LIROS Braided Dockline Article 00133 (Porto) from 10mm - 24mm diameter - 20 plait cover and braided core, 100% Polyester, special twisted twine construction:
High elasticity >15% working load stretch - high load capacity - super flexibility - soft handling - balanced braiding, non kinking - eminently throwable - excellent UV and abrasion resistance
The logical choice choice for mooring alongside.
LIROS Superyacht Dockline Article 01300 is available to order in 24mm, 28mm and 32mm diameter - 24 plait special coated cover and braided core, 100% Polyester, special twisted twine construction
High elasticity >15% working load stretch - Highest load capacity - super flexibility - good handling - balanced braiding, non kinking - Superb weather and wear resilience.

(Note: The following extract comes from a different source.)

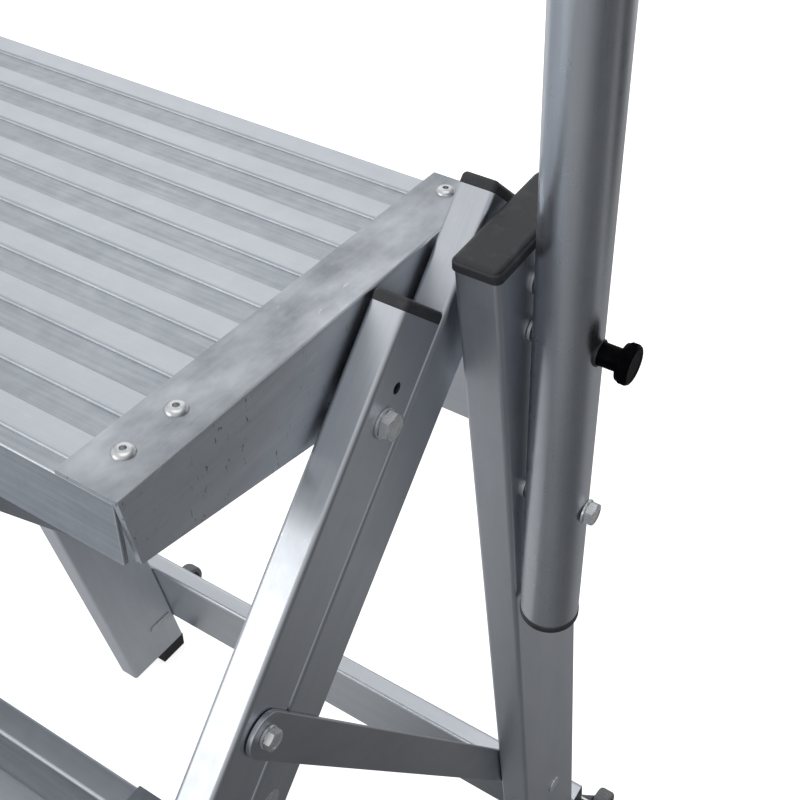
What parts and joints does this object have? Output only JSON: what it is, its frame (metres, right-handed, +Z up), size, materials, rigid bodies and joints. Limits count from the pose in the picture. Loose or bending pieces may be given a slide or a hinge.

LIROS Moorex12 Article 00132 - Hollowbraid 12 plait construction, 100% Polyester > 15% working load stretch and dependable strength - spliceable, super flexible and throwable, excellent constructional shock absorption, ideal for guest lines.
LIROS Handy Elastic Article 00136 - Special 1:1 Plait cover and braided core, 100% Nylon (Polyamide), the ultimate shock absorbing mooring line >20% working load stretch, super pliable and comfortable in the hand - distinctive colour = navy with yellow markers.
LIROS Octoplait Polyester Article 01049 - 8 Strand, Balanced, Square Braid Construction, 100% Polyester - super pliable, spliceable to chain, Reliable load capacity and abrasion resilience combined with excellent constructional shock absorption >15% working load stretch.
LIROS 3 Strand Polypropylene Article 01120 - pliable, floating alternative with a finish very similar to 3 strand nylon and polyester mooring lines.
LIROS Octoplait Polypropylene Article 01078 - 8 Strand, Balanced, Square Braid Construction, 100% Multifilament Polypropylene - floats, very light and flexible, effective floating warp, good shock absorption >15% working load stretch.
However, even after UV stabilisating, polypropylene is susceptible to deterioration in the sun and is not as strong as polyester.